[WHAT YOU NEED TO DO]:
Repeat exactly, and only, the lines from the one that contains "The Blender code for this object" through the one that contains "sun.light_linking.receiver_collection = lit_by_sun", both ends included.

------ DATA LINES

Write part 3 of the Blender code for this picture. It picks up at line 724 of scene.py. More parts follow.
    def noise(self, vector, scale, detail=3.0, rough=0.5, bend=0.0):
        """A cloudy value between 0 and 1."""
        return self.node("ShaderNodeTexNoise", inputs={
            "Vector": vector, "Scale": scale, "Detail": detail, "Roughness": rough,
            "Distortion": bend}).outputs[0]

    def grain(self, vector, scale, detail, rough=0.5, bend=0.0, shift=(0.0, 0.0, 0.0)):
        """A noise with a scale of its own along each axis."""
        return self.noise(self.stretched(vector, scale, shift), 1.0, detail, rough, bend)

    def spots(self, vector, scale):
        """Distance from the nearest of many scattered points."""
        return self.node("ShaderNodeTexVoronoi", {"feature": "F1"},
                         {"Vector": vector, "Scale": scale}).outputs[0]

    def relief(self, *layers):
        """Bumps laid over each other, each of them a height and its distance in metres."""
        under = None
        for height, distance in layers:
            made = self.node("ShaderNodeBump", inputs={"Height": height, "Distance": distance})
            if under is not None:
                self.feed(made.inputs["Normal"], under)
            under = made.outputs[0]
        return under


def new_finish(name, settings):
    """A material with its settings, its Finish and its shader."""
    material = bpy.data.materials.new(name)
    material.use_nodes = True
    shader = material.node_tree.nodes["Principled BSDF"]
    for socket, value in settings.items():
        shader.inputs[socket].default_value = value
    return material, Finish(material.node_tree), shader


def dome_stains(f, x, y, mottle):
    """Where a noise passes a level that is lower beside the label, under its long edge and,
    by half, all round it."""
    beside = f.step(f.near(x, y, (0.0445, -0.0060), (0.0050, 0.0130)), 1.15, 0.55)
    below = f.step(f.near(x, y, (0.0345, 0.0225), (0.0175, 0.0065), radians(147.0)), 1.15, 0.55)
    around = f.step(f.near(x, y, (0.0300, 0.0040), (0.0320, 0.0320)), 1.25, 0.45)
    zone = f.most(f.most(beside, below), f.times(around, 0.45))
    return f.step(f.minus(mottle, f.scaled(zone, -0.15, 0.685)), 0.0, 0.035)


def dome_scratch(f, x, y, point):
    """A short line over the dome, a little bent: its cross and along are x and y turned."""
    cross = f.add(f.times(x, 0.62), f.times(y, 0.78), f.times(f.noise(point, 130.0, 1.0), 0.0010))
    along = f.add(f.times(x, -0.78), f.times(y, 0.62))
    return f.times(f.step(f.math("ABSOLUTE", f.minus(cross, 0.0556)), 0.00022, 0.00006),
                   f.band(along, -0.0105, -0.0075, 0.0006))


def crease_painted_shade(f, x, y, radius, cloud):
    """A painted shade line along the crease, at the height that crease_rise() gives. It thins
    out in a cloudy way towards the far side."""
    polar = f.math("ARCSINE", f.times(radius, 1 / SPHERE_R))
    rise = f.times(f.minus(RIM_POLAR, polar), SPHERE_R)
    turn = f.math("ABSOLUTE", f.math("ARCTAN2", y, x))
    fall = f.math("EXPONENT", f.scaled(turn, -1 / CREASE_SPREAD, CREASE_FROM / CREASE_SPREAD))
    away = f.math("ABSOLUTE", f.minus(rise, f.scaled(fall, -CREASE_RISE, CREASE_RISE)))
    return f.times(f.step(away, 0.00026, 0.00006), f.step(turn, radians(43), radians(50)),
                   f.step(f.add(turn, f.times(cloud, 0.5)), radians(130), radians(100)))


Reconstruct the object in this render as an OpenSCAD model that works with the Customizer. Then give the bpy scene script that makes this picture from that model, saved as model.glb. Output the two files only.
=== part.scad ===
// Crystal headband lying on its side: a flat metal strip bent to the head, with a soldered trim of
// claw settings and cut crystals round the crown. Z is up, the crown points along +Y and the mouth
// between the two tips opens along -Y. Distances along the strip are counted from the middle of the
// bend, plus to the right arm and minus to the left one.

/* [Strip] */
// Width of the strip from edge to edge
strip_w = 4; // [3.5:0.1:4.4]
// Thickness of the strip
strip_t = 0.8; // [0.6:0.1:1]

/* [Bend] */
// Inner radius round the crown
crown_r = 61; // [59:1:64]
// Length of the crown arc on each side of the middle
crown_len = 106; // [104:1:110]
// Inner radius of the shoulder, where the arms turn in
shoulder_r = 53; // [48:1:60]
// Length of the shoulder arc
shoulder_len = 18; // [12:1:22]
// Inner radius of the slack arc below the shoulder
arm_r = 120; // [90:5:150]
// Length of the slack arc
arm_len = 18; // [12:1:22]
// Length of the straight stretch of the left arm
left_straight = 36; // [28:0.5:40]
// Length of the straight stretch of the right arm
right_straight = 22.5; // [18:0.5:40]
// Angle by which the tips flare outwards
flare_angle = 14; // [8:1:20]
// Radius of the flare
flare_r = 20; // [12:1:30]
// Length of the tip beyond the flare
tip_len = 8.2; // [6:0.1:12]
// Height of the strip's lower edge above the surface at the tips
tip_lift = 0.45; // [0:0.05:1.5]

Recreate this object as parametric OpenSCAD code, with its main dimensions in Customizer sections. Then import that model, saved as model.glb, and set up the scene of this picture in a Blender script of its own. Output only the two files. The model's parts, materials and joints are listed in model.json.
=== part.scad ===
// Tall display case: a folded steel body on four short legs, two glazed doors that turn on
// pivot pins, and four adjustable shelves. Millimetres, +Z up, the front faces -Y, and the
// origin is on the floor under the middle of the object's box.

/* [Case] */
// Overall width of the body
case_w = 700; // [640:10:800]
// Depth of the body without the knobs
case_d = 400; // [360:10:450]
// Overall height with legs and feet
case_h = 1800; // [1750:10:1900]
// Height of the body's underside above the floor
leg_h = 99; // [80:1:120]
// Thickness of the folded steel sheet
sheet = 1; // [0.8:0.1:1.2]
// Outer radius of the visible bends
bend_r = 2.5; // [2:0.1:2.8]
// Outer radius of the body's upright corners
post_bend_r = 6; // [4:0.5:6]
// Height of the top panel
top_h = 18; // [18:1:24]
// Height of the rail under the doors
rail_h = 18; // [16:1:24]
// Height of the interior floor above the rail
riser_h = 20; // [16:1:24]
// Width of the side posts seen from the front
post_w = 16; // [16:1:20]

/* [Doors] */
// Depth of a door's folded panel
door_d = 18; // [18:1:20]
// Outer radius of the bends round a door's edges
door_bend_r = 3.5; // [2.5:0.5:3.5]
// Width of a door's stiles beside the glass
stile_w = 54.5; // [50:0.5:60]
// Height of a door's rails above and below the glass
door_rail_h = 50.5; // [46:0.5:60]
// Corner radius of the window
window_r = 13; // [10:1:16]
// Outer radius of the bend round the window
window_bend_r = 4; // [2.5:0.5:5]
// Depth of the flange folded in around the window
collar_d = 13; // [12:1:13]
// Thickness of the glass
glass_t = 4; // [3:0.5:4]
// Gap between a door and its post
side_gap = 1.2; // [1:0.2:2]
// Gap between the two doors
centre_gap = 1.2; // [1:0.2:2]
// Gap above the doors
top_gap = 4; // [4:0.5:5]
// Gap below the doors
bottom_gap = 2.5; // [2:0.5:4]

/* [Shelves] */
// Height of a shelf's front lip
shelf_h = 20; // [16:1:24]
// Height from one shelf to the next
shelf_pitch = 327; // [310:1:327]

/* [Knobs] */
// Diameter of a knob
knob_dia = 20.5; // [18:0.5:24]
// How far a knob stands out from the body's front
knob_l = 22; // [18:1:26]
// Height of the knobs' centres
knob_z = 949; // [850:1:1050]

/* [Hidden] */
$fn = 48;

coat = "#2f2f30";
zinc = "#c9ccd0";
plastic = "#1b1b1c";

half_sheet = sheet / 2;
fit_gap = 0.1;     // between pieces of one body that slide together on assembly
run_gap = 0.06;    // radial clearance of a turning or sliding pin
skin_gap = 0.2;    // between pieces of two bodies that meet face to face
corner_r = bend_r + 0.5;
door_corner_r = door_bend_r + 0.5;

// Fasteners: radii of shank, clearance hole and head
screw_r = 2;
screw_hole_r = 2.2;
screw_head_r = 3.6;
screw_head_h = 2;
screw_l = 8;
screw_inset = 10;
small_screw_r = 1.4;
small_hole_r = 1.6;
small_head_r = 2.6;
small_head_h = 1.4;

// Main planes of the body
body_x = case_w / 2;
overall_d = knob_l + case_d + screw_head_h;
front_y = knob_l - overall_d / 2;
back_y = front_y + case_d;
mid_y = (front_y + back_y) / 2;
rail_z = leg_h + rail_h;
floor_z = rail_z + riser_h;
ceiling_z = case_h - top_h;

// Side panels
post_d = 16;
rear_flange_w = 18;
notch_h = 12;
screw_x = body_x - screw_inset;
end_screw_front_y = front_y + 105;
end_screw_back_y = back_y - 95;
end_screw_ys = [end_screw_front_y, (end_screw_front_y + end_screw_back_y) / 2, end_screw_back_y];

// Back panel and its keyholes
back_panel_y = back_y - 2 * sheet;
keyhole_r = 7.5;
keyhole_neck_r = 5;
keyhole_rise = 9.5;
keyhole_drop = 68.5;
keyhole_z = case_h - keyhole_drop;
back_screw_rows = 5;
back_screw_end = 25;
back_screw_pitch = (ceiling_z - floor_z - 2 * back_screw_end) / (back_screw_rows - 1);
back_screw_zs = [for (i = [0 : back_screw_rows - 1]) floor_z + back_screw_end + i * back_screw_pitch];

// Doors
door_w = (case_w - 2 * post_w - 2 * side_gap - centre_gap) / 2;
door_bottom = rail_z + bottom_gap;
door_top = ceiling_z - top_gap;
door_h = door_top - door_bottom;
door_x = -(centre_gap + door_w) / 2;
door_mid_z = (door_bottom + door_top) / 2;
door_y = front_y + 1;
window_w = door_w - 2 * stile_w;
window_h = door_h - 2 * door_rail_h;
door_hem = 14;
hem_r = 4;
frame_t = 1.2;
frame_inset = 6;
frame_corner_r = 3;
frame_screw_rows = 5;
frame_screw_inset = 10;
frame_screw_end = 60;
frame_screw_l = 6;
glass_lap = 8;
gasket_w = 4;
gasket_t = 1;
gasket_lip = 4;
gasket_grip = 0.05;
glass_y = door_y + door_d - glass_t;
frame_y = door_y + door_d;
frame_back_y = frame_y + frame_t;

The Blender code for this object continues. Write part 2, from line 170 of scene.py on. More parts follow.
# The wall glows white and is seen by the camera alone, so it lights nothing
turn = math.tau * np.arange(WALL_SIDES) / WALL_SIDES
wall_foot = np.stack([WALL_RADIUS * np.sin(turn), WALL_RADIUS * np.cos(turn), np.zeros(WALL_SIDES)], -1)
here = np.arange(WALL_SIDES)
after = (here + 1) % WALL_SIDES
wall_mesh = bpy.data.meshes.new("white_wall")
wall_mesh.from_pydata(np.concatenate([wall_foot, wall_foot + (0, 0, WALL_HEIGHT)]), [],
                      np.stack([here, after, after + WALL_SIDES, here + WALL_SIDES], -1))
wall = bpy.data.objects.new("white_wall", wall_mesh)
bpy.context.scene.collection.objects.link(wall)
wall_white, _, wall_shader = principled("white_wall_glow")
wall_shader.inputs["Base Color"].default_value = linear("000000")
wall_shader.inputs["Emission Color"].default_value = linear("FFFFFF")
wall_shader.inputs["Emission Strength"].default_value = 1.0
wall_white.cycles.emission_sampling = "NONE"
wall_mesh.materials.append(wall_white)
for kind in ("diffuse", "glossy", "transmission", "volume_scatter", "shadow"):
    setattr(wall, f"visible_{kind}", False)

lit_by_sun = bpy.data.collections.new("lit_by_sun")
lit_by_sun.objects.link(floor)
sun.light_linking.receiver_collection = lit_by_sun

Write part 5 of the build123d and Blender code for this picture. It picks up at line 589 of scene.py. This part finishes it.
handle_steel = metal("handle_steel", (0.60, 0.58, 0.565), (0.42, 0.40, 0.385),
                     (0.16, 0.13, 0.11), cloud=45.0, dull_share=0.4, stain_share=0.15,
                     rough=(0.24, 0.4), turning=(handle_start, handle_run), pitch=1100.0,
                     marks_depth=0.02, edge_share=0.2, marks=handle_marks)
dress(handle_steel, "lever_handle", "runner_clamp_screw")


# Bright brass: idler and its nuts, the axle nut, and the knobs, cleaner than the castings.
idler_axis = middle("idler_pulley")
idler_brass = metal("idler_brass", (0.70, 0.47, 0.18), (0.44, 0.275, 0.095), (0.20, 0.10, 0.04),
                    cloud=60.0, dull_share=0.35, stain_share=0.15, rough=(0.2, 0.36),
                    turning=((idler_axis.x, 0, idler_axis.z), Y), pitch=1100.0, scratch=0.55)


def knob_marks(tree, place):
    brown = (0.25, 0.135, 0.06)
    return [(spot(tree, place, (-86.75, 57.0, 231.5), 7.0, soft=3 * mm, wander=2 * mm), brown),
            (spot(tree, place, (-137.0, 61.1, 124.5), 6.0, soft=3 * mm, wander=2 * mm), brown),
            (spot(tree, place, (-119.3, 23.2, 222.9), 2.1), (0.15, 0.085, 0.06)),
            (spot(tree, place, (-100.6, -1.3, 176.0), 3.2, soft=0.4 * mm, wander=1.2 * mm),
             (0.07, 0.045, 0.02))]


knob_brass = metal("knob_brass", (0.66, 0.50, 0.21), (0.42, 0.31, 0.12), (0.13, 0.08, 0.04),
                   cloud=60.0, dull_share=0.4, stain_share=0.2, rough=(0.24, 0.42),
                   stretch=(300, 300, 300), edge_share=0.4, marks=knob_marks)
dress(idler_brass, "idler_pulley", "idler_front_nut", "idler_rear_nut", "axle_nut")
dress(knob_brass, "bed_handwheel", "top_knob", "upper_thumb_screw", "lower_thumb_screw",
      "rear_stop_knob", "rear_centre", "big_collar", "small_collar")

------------

[PROBLEM SOLUTION]:
The Blender code for this object continues. Write part 2, from line 170 of scene.py on. More parts follow.
# The wall glows white and is seen by the camera alone, so it lights nothing
turn = math.tau * np.arange(WALL_SIDES) / WALL_SIDES
wall_foot = np.stack([WALL_RADIUS * np.sin(turn), WALL_RADIUS * np.cos(turn), np.zeros(WALL_SIDES)], -1)
here = np.arange(WALL_SIDES)
after = (here + 1) % WALL_SIDES
wall_mesh = bpy.data.meshes.new("white_wall")
wall_mesh.from_pydata(np.concatenate([wall_foot, wall_foot + (0, 0, WALL_HEIGHT)]), [],
                      np.stack([here, after, after + WALL_SIDES, here + WALL_SIDES], -1))
wall = bpy.data.objects.new("white_wall", wall_mesh)
bpy.context.scene.collection.objects.link(wall)
wall_white, _, wall_shader = principled("white_wall_glow")
wall_shader.inputs["Base Color"].default_value = linear("000000")
wall_shader.inputs["Emission Color"].default_value = linear("FFFFFF")
wall_shader.inputs["Emission Strength"].default_value = 1.0
wall_white.cycles.emission_sampling = "NONE"
wall_mesh.materials.append(wall_white)
for kind in ("diffuse", "glossy", "transmission", "volume_scatter", "shadow"):
    setattr(wall, f"visible_{kind}", False)

lit_by_sun = bpy.data.collections.new("lit_by_sun")
lit_by_sun.objects.link(floor)
sun.light_linking.receiver_collection = lit_by_sun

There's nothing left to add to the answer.